If you work at a job for a certain period of time, you may be entitled to unemployment benefits if the job ends through no fault of your own. The Federal Unemployment Tax Act ensures that all employees are covered by unemployment insurance so that employees who are involuntarily terminated without cause will have a source of income while they search for a new job.
The federal and state government take payroll taxes to fund unemployment insurance for workers. However, these payroll taxes are not taken out of the employee's paycheck. The employer funds unemployment insurance out of his share of the payroll taxes; employees' paychecks are not affected by the need to pay for unemployment.

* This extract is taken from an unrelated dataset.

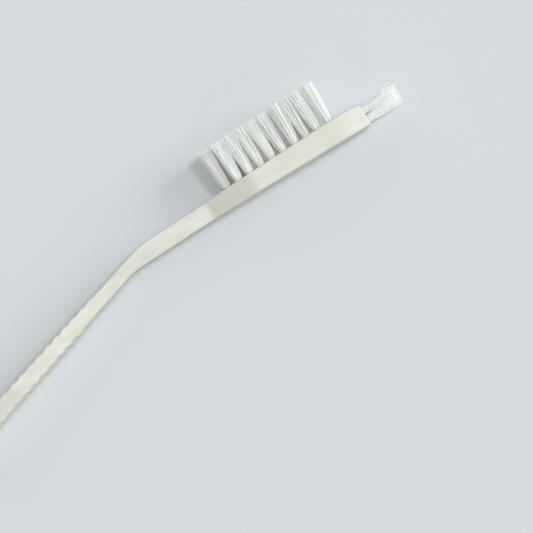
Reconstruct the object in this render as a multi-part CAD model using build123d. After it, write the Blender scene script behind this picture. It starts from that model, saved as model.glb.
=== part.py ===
"""Small one-piece brush with a bent, ribbed grip, rows of nylon tufts and an end tuft cluster.

Millimetres, +Z up. The brush lies on its side: +X runs along the head towards the tip, +Y is
the way the head's bristles point, and +Z is across the brush. The outlines are drawn in head
coordinates, whose origin is in the middle of the head's flat end face, and everything is moved
at the end, so that the origin is the middle of the bounding box on the resting surface.
"""

import math
import os

from build123d import *

# Handle, side view (head coordinates: X along the head, Y towards the bristles).
FACE_Y = 3.7  # the face that the tufts stand on
SHANK_BACK_Y = -1.5
HEAD_BACK_Y = -3.0  # the head is thicker than the shank, and its back slopes to this at the tip
HEAD_BACK_START_X = -48.0
TIP_TOP_Y = 3.1  # upper corner of the flat end face
TIP_SLOPE_LENGTH = 3.4
TIP_CORNER_RADIUS = 0.6
TIP_SLOPE_RADIUS = 5.0
HEAD_BACK_RADIUS = 60.0
BEND_ANGLE = 15.1
BEND_FACE_X = -69.8  # where the head's face line meets the grip's face line
BEND_FACE_RADIUS = 24.0
BEND_BACK_RADIUS = 18.0
GRIP_THICKNESS = 3.6  # at the bend
GRIP_TAPER = 0.0113  # and this much thicker for each millimetre along the grip
GRIP_LENGTH = 76.0  # from the bend to the rounded end

# Handle, plan view: half widths across the brush.
TIP_HALF_WIDTH = 3.55
HEAD_HALF_WIDTH = 5.2
SHANK_HALF_WIDTH = 2.6
GRIP_HALF_WIDTH = 5.2
HEAD_FULL_X = -9.7  # the head is at full width from here ...
SHOULDER_X = -34.6  # ... to here
NECK_X = -49.0  # and the shank starts here
GRIP_WIDENS_AT = 6.0  # from the bend, along the grip
GRIP_FULL_AT = 50.0
HEAD_PLAN_RADIUS = 44.0
SHOULDER_RADIUS = 15.0
NECK_RADIUS = 8.0
GRIP_PLAN_RADIUS = 40.0
BEND_OVERLAP = 6.0  # how far short of the bend the head's plan view ends, inside the grip's
EDGE_RADIUS = 0.4

# Ribs across the grip on both broad faces; those on the back sit half a pitch further on.
RIB_PITCH = 3.35
RIB_HEIGHT = 0.3
FACE_RIB_START = 18.45  # from the bend, along the grip
FACE_RIBS = 15
BACK_RIB_START = 26.8
BACK_RIBS = 12

# Tufts on the head: rows of two, and a middle column that stands in the gaps between the rows.
ROWS = 10
ROW_PITCH = 3.57
LAST_ROW_X = -9.3  # the row nearest the tip
ROW_WIDTH = 6.0  # across the brush, from tuft to tuft
NECK_ROW_WIDTH = 3.0  # in the row nearest the neck, where the head is still widening
MIDDLE_TUFTS = 7  # counted from the tip, so that the two gaps nearest the neck stay open
HOLE_DIAMETER = 2.0
HOLE_DEPTH = 3.3
BRISTLE_LENGTH = 12.0
TUFT_TOP_DIAMETER = 2.8

# Tufts in the end face, two by two.
END_TUFTS_Y = 0.05
END_PITCH_Y = 2.6
END_PITCH_Z = 3.0
END_BRISTLE_LENGTH = 11.4
END_TUFT_TIP_DIAMETER = 2.4

# Flat wire that staples the fold of each tuft to the bottom of its hole.
ANCHOR_THICKNESS = 0.3
ANCHOR_HEIGHT = 1.5
ANCHOR_LENGTH = 2.4  # more than the hole's diameter, so its ends bite into the plastic
ANCHOR_FROM_BOTTOM = 0.4
SLOT_GAP = 0.02

GRIP_DIRECTION = Vector(-1, 0).rotate(Axis.Z, BEND_ANGLE)
GRIP_NORMAL = Vector(0, 1).rotate(Axis.Z, BEND_ANGLE)
FACE_CORNER = Vector(BEND_FACE_X, FACE_Y)
PAST_ALL = 100.0  # reaches past the handle in every direction
FROM_BOTTOM = (Align.CENTER, Align.CENTER, Align.MIN)
BEND = math.radians(BEND_ANGLE)
BACK_CORNER_AT = (FACE_Y - SHANK_BACK_Y - math.cos(BEND) * GRIP_THICKNESS) / (
    math.sin(BEND) + math.cos(BEND) * GRIP_TAPER
)  # along the grip, where its back line meets the shank's


def on_face(distance, height=0.0):
    """Point over the grip's bristle side, at a distance from the bend along it."""
    return FACE_CORNER + GRIP_DIRECTION * distance + GRIP_NORMAL * height


def on_back(distance, height=0.0):
    """Point over the grip's back, at a distance from the bend along it."""
    return on_face(distance, -GRIP_THICKNESS - GRIP_TAPER * distance - height)


def rib_wave(place, start, ribs):
    """Smooth wave of rounded ribs on the line that place draws, one arc for each half wave."""
    quarter = RIB_PITCH / 4
    half_height = RIB_HEIGHT / 2
    end = start + ribs * RIB_PITCH
    along = place(end) - place(start)
    edges = TangentArc(place(start), place(start + quarter, half_height), tangent=along).edges()
    for i in range(2 * ribs - 1):
        s = start + (2 * i + 1) * quarter
        height = RIB_HEIGHT if i % 2 == 0 else 0
        left = place(s, half_height)
        right = place(s + 2 * quarter, half_height)
        edges += ThreePointArc(left, place(s + quarter, height), right).edges()
    edges += TangentArc(place(end), place(end - quarter, half_height), tangent=-along).edges()
    return edges


def side_outline():
    """Side view of the handle, without its rounded long edges."""
    middle = Vector(0, (TIP_TOP_Y + HEAD_BACK_Y) / 2)
    face_line = FilletPolyline(
        middle,
        (0, TIP_TOP_Y),
        (-TIP_SLOPE_LENGTH, FACE_Y),
        FACE_CORNER,
        on_face(FACE_RIB_START),
        radius=[TIP_CORNER_RADIUS, TIP_SLOPE_RADIUS, BEND_FACE_RADIUS],
    )
    end_line = Polyline(
        on_face(FACE_RIB_START + FACE_RIBS * RIB_PITCH),
        on_face(GRIP_LENGTH),
        on_back(GRIP_LENGTH),
        on_back(BACK_RIB_START + BACK_RIBS * RIB_PITCH),
    )
    back_line = FilletPolyline(
        on_back(BACK_RIB_START),
        on_back(BACK_CORNER_AT),
        (HEAD_BACK_START_X, SHANK_BACK_Y),
        (0, HEAD_BACK_Y),
        middle,
        radius=[BEND_BACK_RADIUS, HEAD_BACK_RADIUS, TIP_CORNER_RADIUS],
    )
    edges = face_line.edges() + end_line.edges() + back_line.edges()
    edges += rib_wave(on_face, FACE_RIB_START, FACE_RIBS)
    edges += rib_wave(on_back, BACK_RIB_START, BACK_RIBS)
    return make_face(Wire.combine(edges)[0].edges())


def plan_outline():
    """Plan view of the head and shank, as far as the bend."""
    half = [
        (0, TIP_HALF_WIDTH),
        (HEAD_FULL_X, HEAD_HALF_WIDTH),
        (SHOULDER_X, HEAD_HALF_WIDTH),
        (NECK_X, SHANK_HALF_WIDTH),
        (BEND_FACE_X + BEND_OVERLAP, SHANK_HALF_WIDTH),
    ]
    radii = [TIP_CORNER_RADIUS, HEAD_PLAN_RADIUS, SHOULDER_RADIUS, NECK_RADIUS]
    mirrored = [(x, -z) for x, z in reversed(half)]
    line = FilletPolyline((0, 0), *half, radius=radii)
    line += FilletPolyline(*mirrored, (0, 0), radius=radii[::-1])
    line += Line(half[-1], mirrored[0])
    return make_face(line.edges())


def grip_outline():
    """Plan view of the grip, with a half-round end: X is the distance from the bend, Y is across."""
    half = [
        (-2 * BEND_OVERLAP, SHANK_HALF_WIDTH),
        (GRIP_WIDENS_AT, SHANK_HALF_WIDTH),
        (GRIP_FULL_AT, GRIP_HALF_WIDTH),
        (GRIP_LENGTH - GRIP_HALF_WIDTH, GRIP_HALF_WIDTH),
    ]
    radii = [GRIP_PLAN_RADIUS, GRIP_PLAN_RADIUS]
    mirrored = [(x, -z) for x, z in reversed(half)]
    line = FilletPolyline(*half, radius=radii)
    line += ThreePointArc(half[-1], (GRIP_LENGTH, 0), mirrored[0])
    line += FilletPolyline(*mirrored, radius=radii)
    line += Line(half[0], mirrored[-1])
    return make_face(line.edges())


def is_seam(edge):
    """True for the straight edges across the outlines, which stay as they are."""
    if edge.geom_type != GeomType.LINE:
        return False
    direction = edge.tangent_at(0.5)
    across = (Vector(0, 0, 1), Vector(0, 1, 0), GRIP_NORMAL)
    return any(abs(direction.dot(axis)) > 0.999 for axis in across)


def handle_blank():
    """The handle without holes: its side view cut to its plan view, with rounded long edges."""
    side = extrude(side_outline(), amount=PAST_ALL, both=True)
    head_plan = extrude(Plane.XZ * plan_outline(), amount=PAST_ALL, both=True)
    grip_plane = Plane(origin=FACE_CORNER, x_dir=GRIP_DIRECTION, z_dir=GRIP_NORMAL)
    grip_plan = extrude(grip_plane * grip_outline(), amount=PAST_ALL, both=True)
    blank = (side & head_plan) + (side & grip_plan)
    return fillet([edge for edge in blank.edges() if not is_seam(edge)], EDGE_RADIUS)


def spread(count, pitch):
    """Evenly spaced positions about zero."""
    return [(i - (count - 1) / 2) * pitch for i in range(count)]


def face_plane(x, z):
    """Plane on the face that the head's tufts stand on."""
    return Plane(origin=(x, FACE_Y, z), x_dir=(1, 0, 0), z_dir=(0, 1, 0))


def tuft_places():
    """Name and plane of each tuft: its origin on the surface, its normal along the bristles."""
    places = []
    for row in range(ROWS):
        x = LAST_ROW_X - (ROWS - 1 - row) * ROW_PITCH
        width = NECK_ROW_WIDTH if row == 0 else ROW_WIDTH
        for side, z in enumerate(spread(2, width)):
            places.append((f"tuft_row_{row + 1:02}_{side + 1}", face_plane(x, z)))
    for i in range(MIDDLE_TUFTS):
        x = LAST_ROW_X - (MIDDLE_TUFTS - i - 0.5) * ROW_PITCH
        places.append((f"tuft_middle_{i + 1}", face_plane(x, 0)))
    corners = [(y, z) for y in spread(2, END_PITCH_Y) for z in spread(2, END_PITCH_Z)]
    for i, (y, z) in enumerate(corners):
        origin = (0, y + END_TUFTS_Y, z)
        places.append((f"end_tuft_{i + 1}", Plane(origin=origin, x_dir=(0, 0, 1), z_dir=(1, 0, 0))))
    return places


def tuft(length, tip_diameter):
    """One bundle of bristles: straight in its hole, flared above it."""
    radius = HOLE_DIAMETER / 2
    profile = Polyline(
        (0, -HOLE_DEPTH),
        (radius, -HOLE_DEPTH),
        (radius, 0),
        (tip_diameter / 2, length),
        (0, length),
        close=True,
    )
    return revolve(Plane.XZ * make_face(profile.edges()), Axis.Z)


def hole():
    """Blind hole for one tuft, run on above the surface to cut cleanly."""
    drill = Cylinder(HOLE_DIAMETER / 2, 2 * HOLE_DEPTH, align=FROM_BOTTOM)
    return Pos(0, 0, -HOLE_DEPTH) * drill


def anchor(gap=0.0):
    """Flat wire across the bottom of one hole, or with a gap, the slot that it bites."""
    size = (ANCHOR_LENGTH + 2 * gap, ANCHOR_THICKNESS + 2 * gap, ANCHOR_HEIGHT + 2 * gap)
    wire = Box(*size, align=FROM_BOTTOM)
    return Pos(0, 0, ANCHOR_FROM_BOTTOM - HOLE_DEPTH - gap) * wire


def assembly():
    """Every piece by its node's name, in head coordinates."""
    socket = hole() + anchor(SLOT_GAP)
    head_tuft = tuft(BRISTLE_LENGTH, TUFT_TOP_DIAMETER) - anchor()
    end_tuft = tuft(END_BRISTLE_LENGTH, END_TUFT_TIP_DIAMETER) - anchor()
    pieces = {}
    sockets = []
    anchors = {"head_tuft_anchors": [], "end_tuft_anchors": []}
    for name, plane in tuft_places():
        at_end = name.startswith("end")
        pieces[name] = plane * (end_tuft if at_end else head_tuft)
        sockets.append(plane * socket)
        anchors["end_tuft_anchors" if at_end else "head_tuft_anchors"].append(plane * anchor())
    pieces["handle"] = handle_blank() - sockets
    for name, wires in anchors.items():
        pieces[name] = Compound(children=wires)
    return pieces


def main():
    os.makedirs("parts", exist_ok=True)
    pieces = assembly()
    boxes = [piece.bounding_box() for piece in pieces.values()]
    x_middle = (min(box.min.X for box in boxes) + max(box.max.X for box in boxes)) / 2
    y_middle = (min(box.min.Y for box in boxes) + max(box.max.Y for box in boxes)) / 2
    z_low = min(box.min.Z for box in boxes)
    for name, piece in pieces.items():
        export_step(Pos(-x_middle, -y_middle, -z_low) * piece, f"parts/{name}.step")
    print(f"head coordinates' origin is at {-x_middle:.3f}, {-y_middle:.3f}, {-z_low:.3f}")


main()
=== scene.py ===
"""Looks of the small bent-handle brush: real bristle filaments, moulded plastic and a soft studio.

Everything is in metres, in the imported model's frame. The brush lies on its side: +X runs along
the head to the tip, +Y is the way the head's bristles point and +Z is up.
"""

import math
import random

import bpy
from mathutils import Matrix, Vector


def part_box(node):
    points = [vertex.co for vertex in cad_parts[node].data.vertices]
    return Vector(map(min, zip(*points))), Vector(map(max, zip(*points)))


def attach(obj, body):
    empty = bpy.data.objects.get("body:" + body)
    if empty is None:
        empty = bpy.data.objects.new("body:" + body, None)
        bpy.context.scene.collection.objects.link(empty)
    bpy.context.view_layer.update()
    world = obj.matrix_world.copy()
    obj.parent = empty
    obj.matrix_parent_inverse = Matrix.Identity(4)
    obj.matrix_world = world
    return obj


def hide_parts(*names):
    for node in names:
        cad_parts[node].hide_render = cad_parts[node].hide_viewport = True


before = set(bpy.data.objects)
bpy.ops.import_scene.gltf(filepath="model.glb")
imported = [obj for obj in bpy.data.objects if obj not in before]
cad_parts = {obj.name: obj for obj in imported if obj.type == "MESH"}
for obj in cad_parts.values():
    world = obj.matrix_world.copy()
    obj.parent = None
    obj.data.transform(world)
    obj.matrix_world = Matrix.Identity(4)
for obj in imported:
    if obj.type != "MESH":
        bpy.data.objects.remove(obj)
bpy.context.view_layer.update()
handle_low, handle_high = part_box("handle")

MM = 0.001
X = Vector((1, 0, 0))
Y = Vector((0, 1, 0))
Z = Vector((0, 0, 1))

# The head's face, which the tufts stand on, and the middle of its flat end face.
FACE_Y = handle_high.y
FACE_DROP = 3.7 * MM  # from the head's face down to the middle of its end face
TIP = Vector((handle_high.x, FACE_Y - FACE_DROP, (handle_low.z + handle_high.z) / 2))

# Camera, straight above the brush's side.
CAMERA_HEIGHT = 300 * MM
VIEW_WIDTH = 144.05 * MM  # seen across the picture, at the brush's middle plane
AIM = TIP + Vector((-44.2, -19.65, 0)) * MM
TURN = math.radians(33.0)  # the head runs up to the right at this angle in the picture
SENSOR = 36.0
CLIP_START = 10 * MM
CLIP_END = 10.0

# Studio. White bristles look bright because light goes on through many of them, so many bounces
# are followed.
DIFFUSE_BOUNCES = 16
ALL_BOUNCES = 24
FLOOR_COLOUR = (0.565, 0.589, 0.609, 1)
FLOOR_HALF = 6.0
WARM_WHITE = (1.0, 0.99, 0.97)
AMBIENT = 0.23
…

Employee benefit amounts depend upon how long the employee has worked prior to becoming unemployed. The formula for calculating benefit amounts varies from state to state. However, most states base benefit amounts on how many of the last four or five quarters the employee worked for and how much money he made during those quarters. Employees who worked for a longer period of time or made more money are eligible for greater benefit amounts.
Taxation of Benefits
Unemployment benefits are taxable income at the federal level as well as in most states. Taxation of these benefits may not be equal to the taxes employers pay to cover unemployment insurance costs; however, the employee who takes advantage of unemployment benefits helps pay for them by paying taxes on the benefits she receives throughout the year.
Purpose of Unemployment Insurance
Unemployment insurance programs are intended to ensure that employees have some income coming in while they search for a new job if they lose a job through no fault of their own. Thus, the employer pays for the insurance rather than the employee. Having the employer pay for unemployment insurance also discourages employers from terminating employees without good cause.